*EXERCISE TASK*
Starting with the line that contains "side_left();" and stopping after the line that contains "world = obj.matrix_world.copy()", output every line exactly as it stands.

● ● ● ● ●

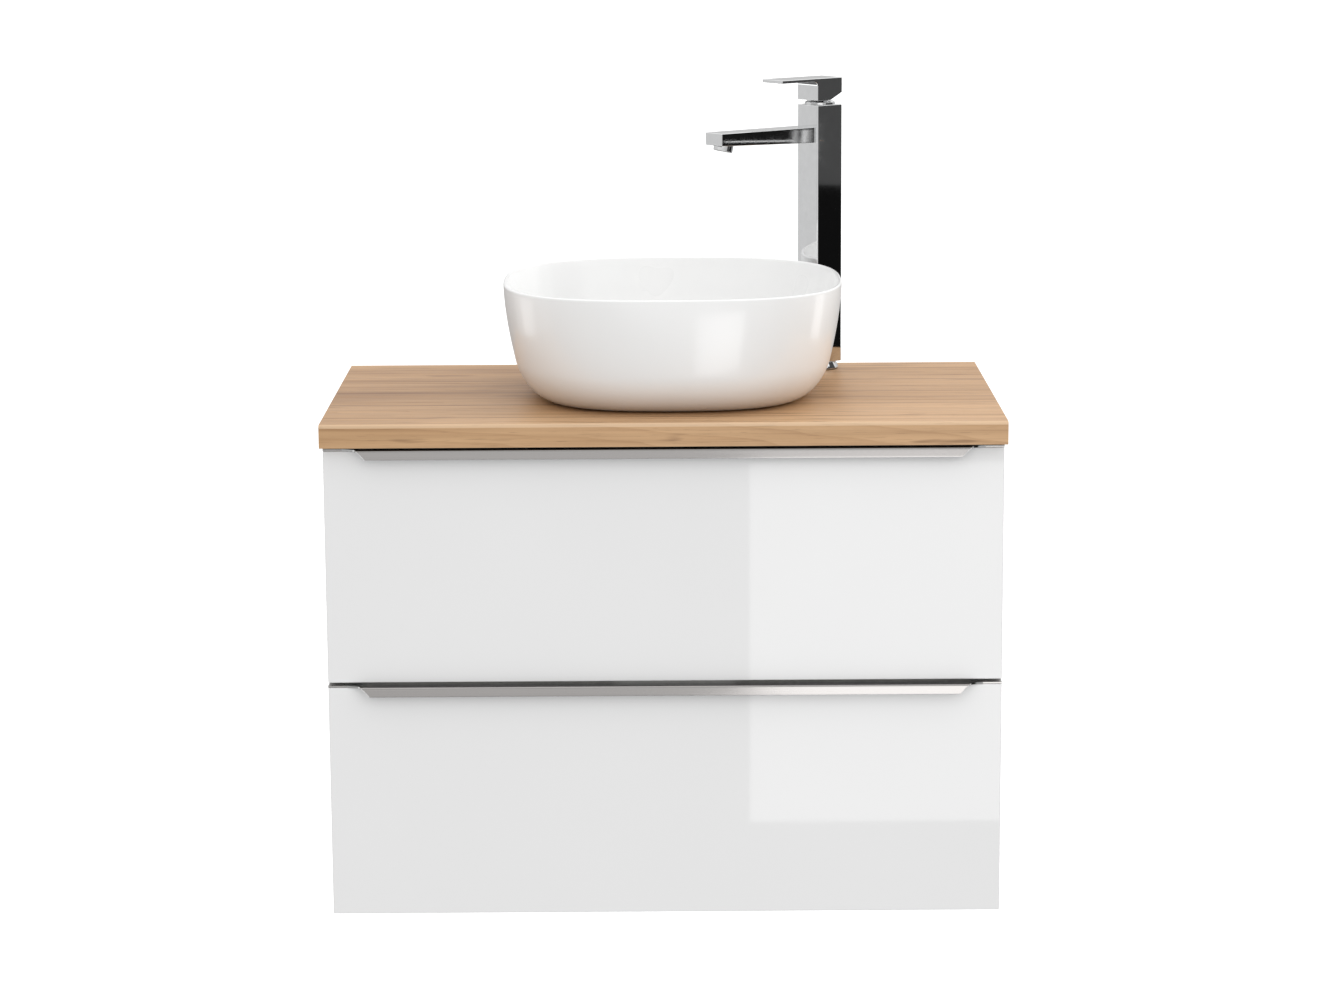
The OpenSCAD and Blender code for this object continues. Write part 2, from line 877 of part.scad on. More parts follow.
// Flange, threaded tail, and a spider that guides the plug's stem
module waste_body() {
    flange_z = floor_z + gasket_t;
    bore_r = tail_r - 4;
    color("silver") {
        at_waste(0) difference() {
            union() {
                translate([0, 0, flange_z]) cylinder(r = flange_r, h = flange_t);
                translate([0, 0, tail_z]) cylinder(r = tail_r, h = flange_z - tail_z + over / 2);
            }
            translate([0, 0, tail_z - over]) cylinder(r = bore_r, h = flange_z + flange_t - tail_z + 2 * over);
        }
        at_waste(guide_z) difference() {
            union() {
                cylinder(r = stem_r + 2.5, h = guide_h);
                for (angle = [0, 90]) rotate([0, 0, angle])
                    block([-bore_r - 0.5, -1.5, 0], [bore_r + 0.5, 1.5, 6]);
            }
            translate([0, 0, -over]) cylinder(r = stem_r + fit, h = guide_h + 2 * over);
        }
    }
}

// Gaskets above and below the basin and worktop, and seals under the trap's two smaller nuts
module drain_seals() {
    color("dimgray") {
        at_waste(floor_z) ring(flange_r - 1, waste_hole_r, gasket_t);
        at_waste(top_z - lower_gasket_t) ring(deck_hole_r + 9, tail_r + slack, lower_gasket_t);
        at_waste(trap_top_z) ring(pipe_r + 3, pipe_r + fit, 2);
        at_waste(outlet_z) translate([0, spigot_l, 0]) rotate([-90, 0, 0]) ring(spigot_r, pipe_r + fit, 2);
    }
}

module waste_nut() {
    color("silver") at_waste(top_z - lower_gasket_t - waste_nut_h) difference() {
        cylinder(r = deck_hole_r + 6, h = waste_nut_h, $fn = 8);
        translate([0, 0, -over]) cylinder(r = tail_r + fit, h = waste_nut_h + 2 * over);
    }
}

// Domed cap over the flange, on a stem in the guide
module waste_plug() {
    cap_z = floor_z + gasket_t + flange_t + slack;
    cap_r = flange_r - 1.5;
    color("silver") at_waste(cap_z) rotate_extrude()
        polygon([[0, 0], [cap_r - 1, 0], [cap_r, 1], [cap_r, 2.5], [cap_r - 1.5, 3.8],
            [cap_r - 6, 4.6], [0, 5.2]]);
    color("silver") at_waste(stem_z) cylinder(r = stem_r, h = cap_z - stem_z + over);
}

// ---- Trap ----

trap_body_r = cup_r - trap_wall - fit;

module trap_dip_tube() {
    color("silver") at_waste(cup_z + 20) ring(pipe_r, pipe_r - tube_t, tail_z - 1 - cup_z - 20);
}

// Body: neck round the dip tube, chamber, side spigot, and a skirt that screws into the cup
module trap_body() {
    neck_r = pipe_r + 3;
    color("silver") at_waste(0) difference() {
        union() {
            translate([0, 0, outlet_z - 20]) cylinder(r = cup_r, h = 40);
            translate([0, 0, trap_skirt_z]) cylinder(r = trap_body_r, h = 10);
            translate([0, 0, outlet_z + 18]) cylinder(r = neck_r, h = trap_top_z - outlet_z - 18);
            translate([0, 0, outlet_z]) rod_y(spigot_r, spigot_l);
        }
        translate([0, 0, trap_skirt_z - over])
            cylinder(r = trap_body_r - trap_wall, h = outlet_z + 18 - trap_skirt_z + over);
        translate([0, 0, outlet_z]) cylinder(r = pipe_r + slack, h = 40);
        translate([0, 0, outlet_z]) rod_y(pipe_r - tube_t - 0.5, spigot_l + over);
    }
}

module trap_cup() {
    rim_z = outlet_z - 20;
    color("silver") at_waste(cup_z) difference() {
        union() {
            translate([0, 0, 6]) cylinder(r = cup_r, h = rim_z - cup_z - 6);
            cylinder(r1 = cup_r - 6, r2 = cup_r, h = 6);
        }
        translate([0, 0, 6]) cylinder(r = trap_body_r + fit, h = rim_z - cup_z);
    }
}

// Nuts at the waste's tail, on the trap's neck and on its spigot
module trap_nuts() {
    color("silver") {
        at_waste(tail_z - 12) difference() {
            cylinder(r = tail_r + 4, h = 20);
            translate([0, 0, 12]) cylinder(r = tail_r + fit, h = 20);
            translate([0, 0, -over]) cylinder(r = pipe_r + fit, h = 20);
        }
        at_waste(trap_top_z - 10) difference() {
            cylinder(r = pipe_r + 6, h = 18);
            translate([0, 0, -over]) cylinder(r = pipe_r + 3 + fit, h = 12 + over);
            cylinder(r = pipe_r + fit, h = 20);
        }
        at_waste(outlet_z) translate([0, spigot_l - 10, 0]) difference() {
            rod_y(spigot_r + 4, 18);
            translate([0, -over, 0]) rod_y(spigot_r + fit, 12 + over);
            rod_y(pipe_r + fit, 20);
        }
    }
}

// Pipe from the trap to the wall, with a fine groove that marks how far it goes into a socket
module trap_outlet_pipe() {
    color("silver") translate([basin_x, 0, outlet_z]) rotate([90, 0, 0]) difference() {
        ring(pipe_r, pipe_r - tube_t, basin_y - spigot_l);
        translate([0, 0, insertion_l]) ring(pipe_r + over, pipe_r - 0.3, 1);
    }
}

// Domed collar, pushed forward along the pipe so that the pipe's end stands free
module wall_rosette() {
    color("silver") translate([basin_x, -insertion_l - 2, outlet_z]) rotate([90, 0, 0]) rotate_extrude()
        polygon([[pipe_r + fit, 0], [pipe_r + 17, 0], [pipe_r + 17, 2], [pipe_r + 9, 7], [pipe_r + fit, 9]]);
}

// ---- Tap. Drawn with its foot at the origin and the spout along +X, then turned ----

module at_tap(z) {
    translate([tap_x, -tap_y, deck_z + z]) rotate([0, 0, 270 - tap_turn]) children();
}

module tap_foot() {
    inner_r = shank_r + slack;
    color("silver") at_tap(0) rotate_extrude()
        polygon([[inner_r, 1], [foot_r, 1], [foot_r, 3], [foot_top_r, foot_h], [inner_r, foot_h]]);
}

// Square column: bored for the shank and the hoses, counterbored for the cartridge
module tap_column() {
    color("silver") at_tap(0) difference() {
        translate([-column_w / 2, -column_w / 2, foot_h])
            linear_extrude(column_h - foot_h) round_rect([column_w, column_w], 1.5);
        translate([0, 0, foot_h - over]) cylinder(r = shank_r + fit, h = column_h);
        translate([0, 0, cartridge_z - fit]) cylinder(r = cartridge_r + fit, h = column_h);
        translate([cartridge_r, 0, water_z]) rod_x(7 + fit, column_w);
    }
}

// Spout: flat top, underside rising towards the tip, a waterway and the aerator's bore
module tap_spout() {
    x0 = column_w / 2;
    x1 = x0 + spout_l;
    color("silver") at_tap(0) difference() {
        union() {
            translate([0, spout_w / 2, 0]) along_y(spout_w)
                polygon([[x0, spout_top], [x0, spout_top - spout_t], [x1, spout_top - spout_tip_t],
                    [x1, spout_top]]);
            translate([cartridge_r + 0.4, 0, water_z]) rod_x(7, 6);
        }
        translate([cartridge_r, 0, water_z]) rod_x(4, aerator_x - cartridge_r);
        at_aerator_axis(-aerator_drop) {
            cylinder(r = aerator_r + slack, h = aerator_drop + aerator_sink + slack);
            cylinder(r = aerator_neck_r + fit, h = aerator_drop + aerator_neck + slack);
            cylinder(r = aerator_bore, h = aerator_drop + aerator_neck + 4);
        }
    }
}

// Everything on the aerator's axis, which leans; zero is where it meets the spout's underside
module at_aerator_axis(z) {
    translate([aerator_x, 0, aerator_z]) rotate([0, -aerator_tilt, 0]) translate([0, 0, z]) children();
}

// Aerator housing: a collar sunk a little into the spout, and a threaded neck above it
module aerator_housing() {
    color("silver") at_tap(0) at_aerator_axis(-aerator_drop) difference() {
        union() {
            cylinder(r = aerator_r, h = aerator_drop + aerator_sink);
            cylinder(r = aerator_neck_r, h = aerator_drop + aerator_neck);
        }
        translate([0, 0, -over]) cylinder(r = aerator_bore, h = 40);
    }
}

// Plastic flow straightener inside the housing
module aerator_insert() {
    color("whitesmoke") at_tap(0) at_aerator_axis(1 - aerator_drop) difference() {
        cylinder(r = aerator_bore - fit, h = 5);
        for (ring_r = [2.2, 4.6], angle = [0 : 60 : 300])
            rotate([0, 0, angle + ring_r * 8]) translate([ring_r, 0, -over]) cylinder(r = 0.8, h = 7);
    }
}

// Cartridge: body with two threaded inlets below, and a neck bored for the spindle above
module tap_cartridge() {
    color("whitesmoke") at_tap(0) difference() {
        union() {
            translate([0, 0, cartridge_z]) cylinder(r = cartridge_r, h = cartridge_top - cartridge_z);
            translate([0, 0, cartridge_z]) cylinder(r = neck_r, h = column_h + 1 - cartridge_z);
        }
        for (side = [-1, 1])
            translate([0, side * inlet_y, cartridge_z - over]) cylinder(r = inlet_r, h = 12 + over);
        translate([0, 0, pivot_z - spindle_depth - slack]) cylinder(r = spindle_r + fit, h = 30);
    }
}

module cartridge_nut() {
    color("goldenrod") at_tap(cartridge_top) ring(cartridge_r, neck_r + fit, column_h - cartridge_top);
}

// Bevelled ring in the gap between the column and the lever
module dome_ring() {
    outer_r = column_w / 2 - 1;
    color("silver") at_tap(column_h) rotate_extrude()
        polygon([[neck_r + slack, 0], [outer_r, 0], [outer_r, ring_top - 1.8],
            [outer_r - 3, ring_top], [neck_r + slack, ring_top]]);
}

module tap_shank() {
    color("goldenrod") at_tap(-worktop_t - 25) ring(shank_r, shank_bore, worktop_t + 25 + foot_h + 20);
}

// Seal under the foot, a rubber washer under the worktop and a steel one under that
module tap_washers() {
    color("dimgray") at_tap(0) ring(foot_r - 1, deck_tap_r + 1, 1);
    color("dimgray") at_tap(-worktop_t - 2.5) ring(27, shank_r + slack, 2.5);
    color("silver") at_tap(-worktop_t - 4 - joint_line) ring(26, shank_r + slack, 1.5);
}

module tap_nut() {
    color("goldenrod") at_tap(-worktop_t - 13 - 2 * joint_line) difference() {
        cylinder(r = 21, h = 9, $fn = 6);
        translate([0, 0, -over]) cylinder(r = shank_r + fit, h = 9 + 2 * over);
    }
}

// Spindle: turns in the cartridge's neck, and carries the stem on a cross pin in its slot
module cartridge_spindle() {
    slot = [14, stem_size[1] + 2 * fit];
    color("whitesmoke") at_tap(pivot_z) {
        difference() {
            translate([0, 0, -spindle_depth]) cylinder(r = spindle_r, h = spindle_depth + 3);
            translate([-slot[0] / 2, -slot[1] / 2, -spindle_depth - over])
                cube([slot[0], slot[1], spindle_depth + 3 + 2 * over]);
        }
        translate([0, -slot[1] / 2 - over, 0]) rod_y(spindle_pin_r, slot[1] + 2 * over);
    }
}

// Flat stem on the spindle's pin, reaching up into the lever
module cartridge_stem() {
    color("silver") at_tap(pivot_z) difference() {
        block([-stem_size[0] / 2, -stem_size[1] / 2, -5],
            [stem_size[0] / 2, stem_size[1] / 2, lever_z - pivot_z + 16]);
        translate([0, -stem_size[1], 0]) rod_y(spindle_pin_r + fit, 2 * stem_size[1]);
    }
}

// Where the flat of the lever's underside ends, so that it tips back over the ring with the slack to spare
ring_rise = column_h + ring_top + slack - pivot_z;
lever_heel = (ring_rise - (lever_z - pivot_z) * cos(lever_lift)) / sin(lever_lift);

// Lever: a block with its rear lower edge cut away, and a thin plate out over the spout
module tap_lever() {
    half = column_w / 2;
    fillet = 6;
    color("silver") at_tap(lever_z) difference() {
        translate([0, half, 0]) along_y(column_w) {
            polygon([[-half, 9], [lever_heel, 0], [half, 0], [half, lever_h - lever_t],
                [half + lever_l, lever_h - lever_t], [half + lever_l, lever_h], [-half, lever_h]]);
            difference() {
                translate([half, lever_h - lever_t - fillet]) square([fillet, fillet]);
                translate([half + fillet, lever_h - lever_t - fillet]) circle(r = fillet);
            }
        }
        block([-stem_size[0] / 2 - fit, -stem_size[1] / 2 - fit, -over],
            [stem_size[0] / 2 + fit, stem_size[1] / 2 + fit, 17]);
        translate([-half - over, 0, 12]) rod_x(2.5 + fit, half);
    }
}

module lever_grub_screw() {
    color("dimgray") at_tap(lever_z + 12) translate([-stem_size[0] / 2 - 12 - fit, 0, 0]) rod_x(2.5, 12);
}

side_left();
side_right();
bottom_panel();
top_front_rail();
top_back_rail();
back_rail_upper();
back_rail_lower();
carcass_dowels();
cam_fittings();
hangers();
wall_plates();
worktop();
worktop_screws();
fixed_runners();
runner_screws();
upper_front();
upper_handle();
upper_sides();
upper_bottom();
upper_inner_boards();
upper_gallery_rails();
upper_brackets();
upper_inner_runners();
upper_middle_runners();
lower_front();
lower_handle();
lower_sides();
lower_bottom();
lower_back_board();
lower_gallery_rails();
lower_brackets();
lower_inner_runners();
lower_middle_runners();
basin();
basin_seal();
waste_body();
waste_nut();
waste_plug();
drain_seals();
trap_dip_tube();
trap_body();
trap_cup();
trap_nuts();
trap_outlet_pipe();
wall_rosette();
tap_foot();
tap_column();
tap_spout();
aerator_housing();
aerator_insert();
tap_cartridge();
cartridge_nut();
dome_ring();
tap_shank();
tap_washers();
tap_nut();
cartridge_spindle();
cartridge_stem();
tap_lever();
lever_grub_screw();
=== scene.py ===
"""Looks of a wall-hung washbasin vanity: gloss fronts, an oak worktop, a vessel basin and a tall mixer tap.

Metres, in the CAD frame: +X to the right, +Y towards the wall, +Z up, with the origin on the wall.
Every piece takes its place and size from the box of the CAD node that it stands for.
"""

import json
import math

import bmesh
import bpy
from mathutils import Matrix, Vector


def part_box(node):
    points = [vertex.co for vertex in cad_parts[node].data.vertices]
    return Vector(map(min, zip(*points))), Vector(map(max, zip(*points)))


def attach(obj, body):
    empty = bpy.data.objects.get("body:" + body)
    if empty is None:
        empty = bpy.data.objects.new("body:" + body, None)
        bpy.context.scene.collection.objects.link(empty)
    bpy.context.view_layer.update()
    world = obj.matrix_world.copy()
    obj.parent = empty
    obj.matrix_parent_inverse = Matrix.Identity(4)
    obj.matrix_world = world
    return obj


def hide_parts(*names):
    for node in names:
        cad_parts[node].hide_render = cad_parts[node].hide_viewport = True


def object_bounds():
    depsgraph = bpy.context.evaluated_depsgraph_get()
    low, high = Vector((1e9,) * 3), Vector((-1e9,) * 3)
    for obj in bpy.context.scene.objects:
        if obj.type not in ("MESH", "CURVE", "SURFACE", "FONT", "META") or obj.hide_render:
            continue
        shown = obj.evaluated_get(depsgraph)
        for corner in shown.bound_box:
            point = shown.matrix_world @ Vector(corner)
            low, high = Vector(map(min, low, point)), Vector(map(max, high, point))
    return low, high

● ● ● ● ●

*ANSWER FOR THIS EXERCISE*
side_left();
side_right();
bottom_panel();
top_front_rail();
top_back_rail();
back_rail_upper();
back_rail_lower();
carcass_dowels();
cam_fittings();
hangers();
wall_plates();
worktop();
worktop_screws();
fixed_runners();
runner_screws();
upper_front();
upper_handle();
upper_sides();
upper_bottom();
upper_inner_boards();
upper_gallery_rails();
upper_brackets();
upper_inner_runners();
upper_middle_runners();
lower_front();
lower_handle();
lower_sides();
lower_bottom();
lower_back_board();
lower_gallery_rails();
lower_brackets();
lower_inner_runners();
lower_middle_runners();
basin();
basin_seal();
waste_body();
waste_nut();
waste_plug();
drain_seals();
trap_dip_tube();
trap_body();
trap_cup();
trap_nuts();
trap_outlet_pipe();
wall_rosette();
tap_foot();
tap_column();
tap_spout();
aerator_housing();
aerator_insert();
tap_cartridge();
cartridge_nut();
dome_ring();
tap_shank();
tap_washers();
tap_nut();
cartridge_spindle();
cartridge_stem();
tap_lever();
lever_grub_screw();
=== scene.py ===
"""Looks of a wall-hung washbasin vanity: gloss fronts, an oak worktop, a vessel basin and a tall mixer tap.

Metres, in the CAD frame: +X to the right, +Y towards the wall, +Z up, with the origin on the wall.
Every piece takes its place and size from the box of the CAD node that it stands for.
"""

import json
import math

import bmesh
import bpy
from mathutils import Matrix, Vector


def part_box(node):
    points = [vertex.co for vertex in cad_parts[node].data.vertices]
    return Vector(map(min, zip(*points))), Vector(map(max, zip(*points)))


def attach(obj, body):
    empty = bpy.data.objects.get("body:" + body)
    if empty is None:
        empty = bpy.data.objects.new("body:" + body, None)
        bpy.context.scene.collection.objects.link(empty)
    bpy.context.view_layer.update()
    world = obj.matrix_world.copy()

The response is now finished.